A despeito da abertura geral contida no art. 443, § 3º, da CLT para o contrato de trabalho intermitente, excetuando a categoria dos aeronautas, recorde-se que a Lei n. 13.467/17, no ponto do trabalho intermitente, altera o texto consolidado que trata de normas gerais sobre trabalho, continuando a incidir o art. 2º, § 2º da Lei de Introdução às Normas do Direito Brasileiro (LINDB): “A lei nova, que estabeleça disposições gerais ou especiais a par das já existentes, não revoga nem modifica a lei anterior.”.

Portanto, para o trabalho dos jogadores, a Lei Pelé permanece vigorando e por ser a Lei Especial afasta o contrato de trabalho intermitente que é inaplicável ao regimento específico do contrato de trabalho dos atletas.

Nesse globo, o contrato de trabalho intermitente é inviável para reger o trabalho dos jogadores, pois há Lei Especial que conjuga normas complexas laborais e a lex sportiva, não restando lacuna normativa. Também inexiste lacuna ontológica ou axiológica, já que a fórmula contratual adotada na Lei Pelé se amolda bem ao objeto principal da atividade esportiva, a preservação das competições, sem descurar dos direitos trabalhistas dos desportistas.

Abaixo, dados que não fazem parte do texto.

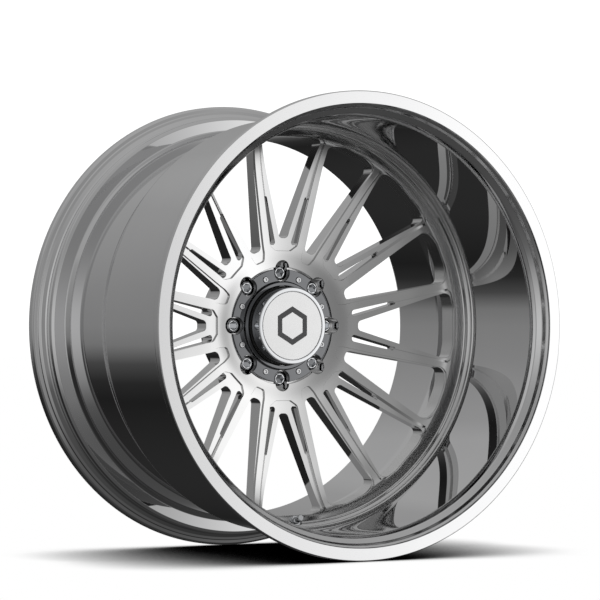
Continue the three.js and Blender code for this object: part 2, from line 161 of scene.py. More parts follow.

O contrato de trabalho intermitente provocaria uma corrosão nefasta da atividade esportiva, ameaçaria o controle da imparcialidade, o equilíbrio competitivo, retratado nos limites de prazos para transferências, exigências de inscrições, balanceamento econômico regido pelas cláusulas de rescisão. Ademais, não faria sentido aplicar subsidiariamente uma espécie contratual intermitente a outra espécie contratual que já permite uma contratação mínima de três meses (art. 30, caput, da Lei n. 9.615/98) e uma contínua renovação a prazo determinado.